Defensa de Salvador Sostres
Ruego a mis compañeros liberales que, junto con la pieza maldita, reproduzcan las que publicó defendiendo a Aznar en plena guerra de Irak, o las más recientes, donde ataca sin piedad al CAC por su campaña contra la COPE.
Salvador Sostres es el columnista en catalán más brillante que he leído en muchos años. En una reacción que no comprendo, sus detractores creen refutar sus opiniones recordando el boyante negocio familiar, que les debe parecer una vergüenza. No van a molestar al autor de la expresión “mi abuela caviar”.
Últimamente le arrojan a la cara un viejo artículo donde denigra el idioma castellano, en el que redactó una novela (Lucía, Edhasa, Barcelona, 2001) que arranca con esta cita de Oscar Wilde: “Los derechos de la literatura son los derechos de la inteligencia”. Sabe bien lo que dice. No pienso compensar esta defensa condenándolo parcialmente; a estas alturas de mi propio linchamiento no tengo que explicar lo que pienso de la cuestión lingüística o de la diglosia en Cataluña. Además, qué quieren que les diga, él sólo me ha hablado de mis columnas para alabarlas, cuando es evidente que alguna le habrá provocado urticaria.

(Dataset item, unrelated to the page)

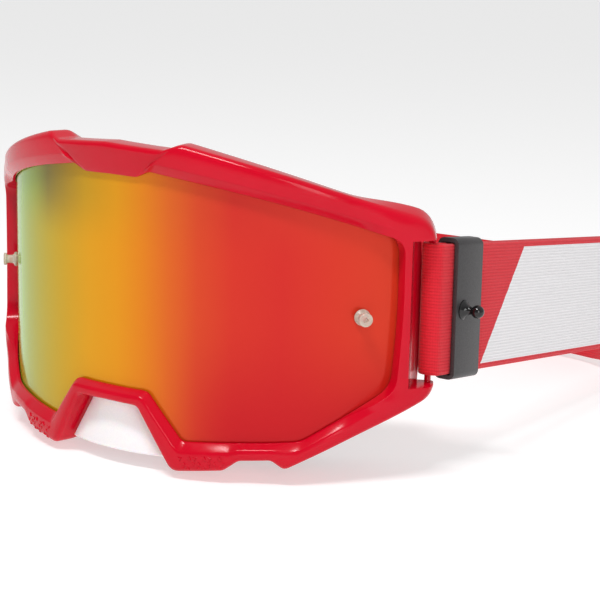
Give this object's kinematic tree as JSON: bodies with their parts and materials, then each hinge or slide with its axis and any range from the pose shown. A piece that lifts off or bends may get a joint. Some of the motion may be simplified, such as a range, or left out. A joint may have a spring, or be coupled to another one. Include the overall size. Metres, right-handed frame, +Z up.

Ruego a mis compañeros liberales que, junto con la pieza maldita, reproduzcan las que publicó defendiendo a Aznar en plena guerra de Irak, o las más recientes, donde ataca sin piedad al CAC por su campaña contra la COPE. No me gusta ver convertido en muñeco del pim pam pum a un autor que brilla como una estrella solitaria en el diario Avui. Me ha conmovido recreando escenas infantiles, se me han saltado las lágrimas de risa con la historia de la chica de la barra del Luz de Gas. Le afean que se disfrazara de mosquito en Crónicas Marcianas los mismos que se vestirían de ladilla a cambio de la cuarta parte de lo que Sardá le pagaba a él por hablar. Sí, por hablar: su histrionismo no hay que estimularlo.
Es un liberal convencido, un formidable –e inagotable- conversador y un intelectual a la vieja usanza. Sus provocaciones sólo pueden asustar a quienes ignoran la escena de André Breton arrojando un plato de macarrones sobre el uniforme de un general. Detesta con tanta pasión al partido socialista que parece un ex militante.